In particular, the general switch from CMOS to gallium arsenide and gallium nitride process technologies.
The other reason for the radical jump in frequency is the lack of sufficient spectrum below 6GHz, which leads to high interference levels.
According to Dr. Laurent Dussopt from CEA-Leti and manager of the European Commission-funded MiWaveS project, the use of the millimetre wave frequency bands at 60GHz and 71-86GHz will enable data transmissions up to 10Gbit/s for backhaul and 5Gbit/s for mobile user access.
However, Dussopt believes this will be a challenge for the system architecture, networking functions and algorithms, radio and antenna technologies.
Millimetre wave radios use much higher carrier frequencies than 4G or Wi-Fi, allowing higher data rates, which could be as much as 50 times faster than 2.4GHz Wi-Fi. And at 60GHz there is significantly more unallocated spectrum.
According to researchers at The University of Bristol, which is also working on millimetre wave technology, the challenge at 60GHz is how to overcome the additional signal losses. If transmit powers and antenna gains were equal, at 60GHz the received signal would be 1000x weaker than a Wi-Fi signal.

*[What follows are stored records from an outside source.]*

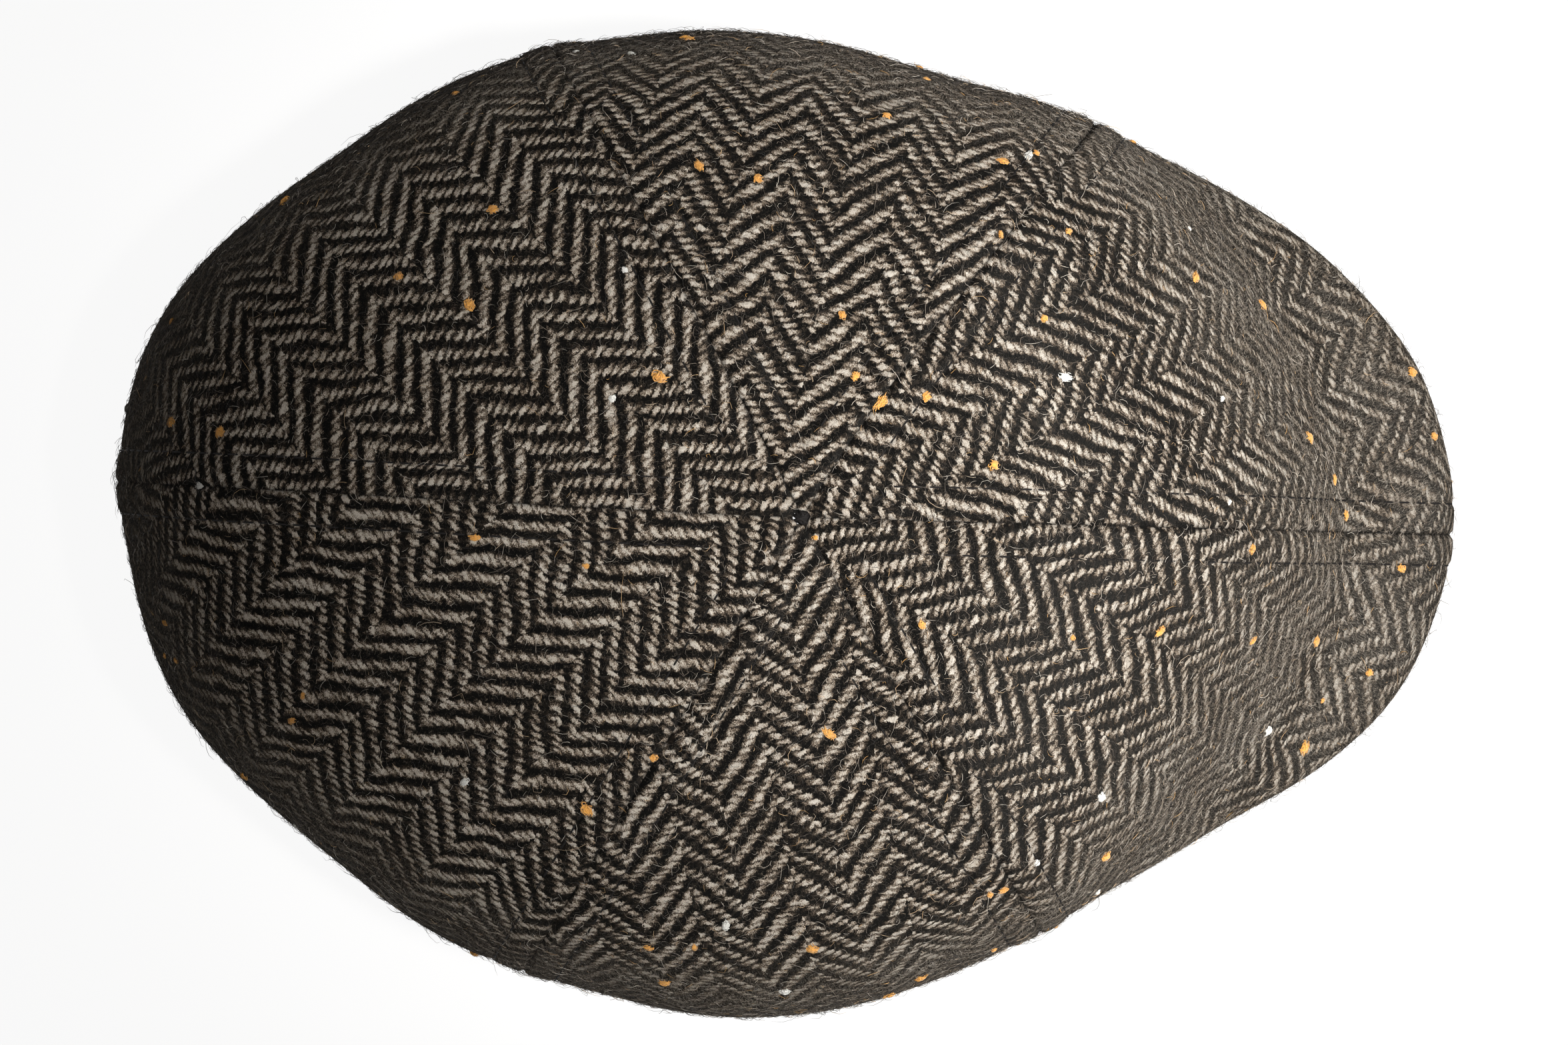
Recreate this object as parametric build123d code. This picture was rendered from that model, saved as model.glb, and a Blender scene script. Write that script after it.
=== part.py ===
from build123d import *

import math
import os

# Newsboy cap: six-panel wool crown, head band with sweatband, satin lining and a stiff visor.
# Millimetres. +X points to the front of the cap, +Y to the wearer's left and +Z up. The origin is the
# centre of the head opening, on the plane that the cap rests on.

# Head opening: an ellipse with the girth of a 58 cm head.
OPENING_LENGTH = 204.0
OPENING_WIDTH = 164.0

# Head band, from the inside out.
LAYER_GAP = 0.1
SWEATBAND_THICKNESS = 1.0
STIFFENER_THICKNESS = 0.8
WOOL_THICKNESS = 1.2
BAND_TOP = 30.0
BAND_FRONT_LIFT = 12.0  # how far the lower edge rises at the front, above the visor
FLAT_REST_TO_X = 40.0  # the lower edge lies flat from the back to here
SWEATBAND_LIFT = 1.0
SWEATBAND_TOP = 27.0

# Crown.
CROWN_CENTRE_X = 19.0
CROWN_TOP = 92.0
SEAM_AZIMUTHS = (0.0, 55.0, 118.0, 180.0, 242.0, 305.0)
PANEL_NAMES = ("front_left", "side_left", "back_left", "back_right", "side_right", "front_right")
SEAM_NAMES = ("front", "front_left", "back_left", "back", "back_right", "front_right")
OUTLINE_TERMS = (117.4, -2.2, 19.5, 2.8, 4.1)  # radius of the outline as a cosine series of the azimuth
FRONT_FOLD_FULL = 12.0  # azimuth up to which the crown has its front section, folded on the visor
FRONT_FOLD_NONE = 62.0  # azimuth from which it has its side section
POINT_RADIUS = 0.8  # the six panels stop this far from the middle, round the tack
SEAM_HALF_GAP = 0.1
TACK_HEIGHT = 2.2
TACK_PROUD = 0.2
SIDE_FOLD = 35.0  # height of the soft fold round the sides and back

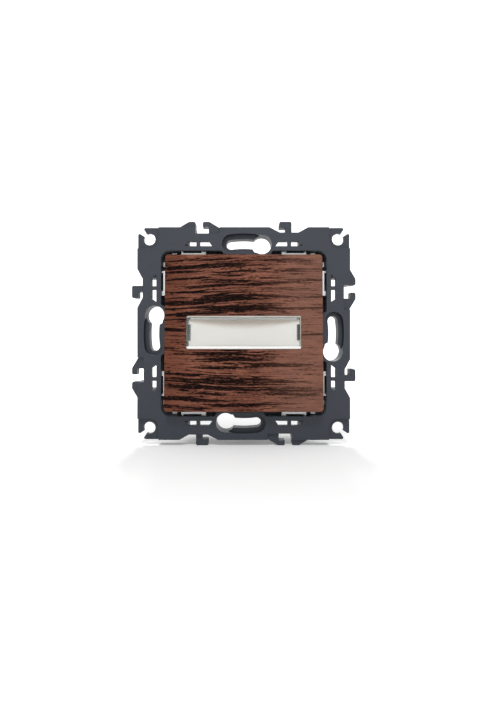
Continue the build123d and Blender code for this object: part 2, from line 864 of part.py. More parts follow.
# Housing
with BuildPart() as housing:
    with BuildSketch(wall_plane(-housing_depth)):
        RectangleRounded(housing_side, housing_side, housing_corner_radius)
    extrude(amount=housing_depth)
    with BuildSketch(wall_plane(0)):
        RectangleRounded(ring_outer, ring_outer, ring_radius)
        slot_bosses(seat_gap, mode=Mode.SUBTRACT)
    extrude(amount=flange_thickness)
    # Lugs behind the frame's slot walls
    with BuildSketch(wall_plane(0)):
        with PolarLocations(0, SIDES):
            Polygon(
                (stop_lug_start, housing_inner),
                (stop_lug_end, housing_inner),
                (stop_lug_end, stop_lug_reach),
                (stop_lug_start, stop_lug_reach),
                align=None,
            )
    extrude(amount=flange_thickness)
    with BuildSketch(wall_plane(floor_out)):
        RectangleRounded(2 * housing_inner, 2 * housing_inner, housing_corner_radius - housing_wall)
    extrude(amount=housing_depth + flange_thickness - housing_floor, mode=Mode.SUBTRACT)
    # Rebate that the deck drops into
    with BuildSketch(wall_plane(deck_back)):
        RectangleRounded(
            2 * (housing_inner + deck_rebate),
            2 * (housing_inner + deck_rebate),
            housing_corner_radius - housing_wall + deck_rebate,
        )
    extrude(amount=deck_thickness, mode=Mode.SUBTRACT)
    # Posts under the deck's screws
    with BuildSketch(wall_plane(floor_out)):
        with Locations((0, deck_screw_z)):
            with GridLocations(2 * housing_inner - deck_post_side, 0, 2, 1):
                Rectangle(deck_post_side, deck_post_side)
            with GridLocations(2 * deck_screw_place, 0, 2, 1):
                Circle(deck_screw_radius + fit_gap, mode=Mode.SUBTRACT)
    extrude(amount=deck_back - floor_out)
    # Partitions between the terminals and the works
    with BuildSketch(wall_plane(floor_out)):
        for sign in SIGNS:
            with Locations((sign * (partition_place + partition_wall / 2), 0)):
                Rectangle(partition_wall, 2 * housing_inner)
    extrude(amount=clamp_front - floor_out)
    # Post inside the return spring
    with BuildSketch(wall_plane(floor_out)):
        with Locations((0, plunger_z)):
            Circle(spring_post_radius)
    extrude(amount=spring_post_height)
    # Wire entries in the floor, with funnels
    with BuildSketch(wall_plane(-housing_depth)):
        with Locations(*TERMINALS):
            Circle(wire_entry_radius)
    extrude(amount=housing_floor, mode=Mode.SUBTRACT)
    entry_rims = edges().filter_by(GeomType.CIRCLE).filter_by(
        lambda e: abs(e.radius - wire_entry_radius) < fit_gap
    )
    chamfer(entry_rims.group_by(Axis.Y)[-1], wire_entry_funnel)
    # Access to the clamp screws, through the left and right walls
    for sign in SIGNS:
        with BuildSketch(Plane.YZ.offset(sign * half_housing)):
            with Locations((-clamp_screw_out, -terminal_z), (-clamp_screw_out, terminal_z)):
                Circle(screw_access_radius)
        extrude(amount=-sign * housing_wall, mode=Mode.SUBTRACT)
    # Vent slots in the floor behind the lamp board
    with BuildSketch(wall_plane(-housing_depth)):
        with Locations((0, board_z)):
            with GridLocations(vent_slot_pitch, 0, vent_slot_count, 1):
                SlotOverall(vent_slot_length, vent_slot_width, rotation=90)
    extrude(amount=housing_floor, mode=Mode.SUBTRACT)
    # Holes in the flange for the ring's screws
    with BuildSketch(wall_plane(0)):
        with GridLocations(2 * ring_screw_x, 2 * ring_screw_z, 2, 2):
            Circle(ring_screw_radius + fit_gap)
    extrude(amount=flange_thickness, mode=Mode.SUBTRACT)
housing.part.label = "housing"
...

Nokia’s Networks division is working with National Instruments to demonstrate the viability of high-frequency millimetre wave transmission for 5G.
“Our experimental 5G Proof-of-Concept system will be implemented using NI’s LabVIEW and PXI baseband modules, which is the state-of-art experimental system for rapid prototyping of 5G air interface available today,” said Lauri Oksanen, vice-president of research and technology at Nokia.
Aspects of the next generation mobile communications technology the companies are researching are peak data rates and cell-edge rates in excess of 10Gbit/s and 100Mbit/s, respectively.
Work in the European MiWaveS project is intended to demonstrate how low-cost or advanced millimetre wave technologies can provide multiGigabits per second access to mobile users and contribute to sustain the traffic growth.
It believes the exploitation of the available millimetre wave spectrum will be a key element in building high-throughput and low latency infrastructures for next generation heterogeneous mobile networks.
The UK’s main 5G research centre, the 5GIC at the University of Surrey is to be part of the MiWave S project.
Other project members include: CEA-Leti, Orange, Nokia, Intel, National Instruments Dresden and STMicroelectronics.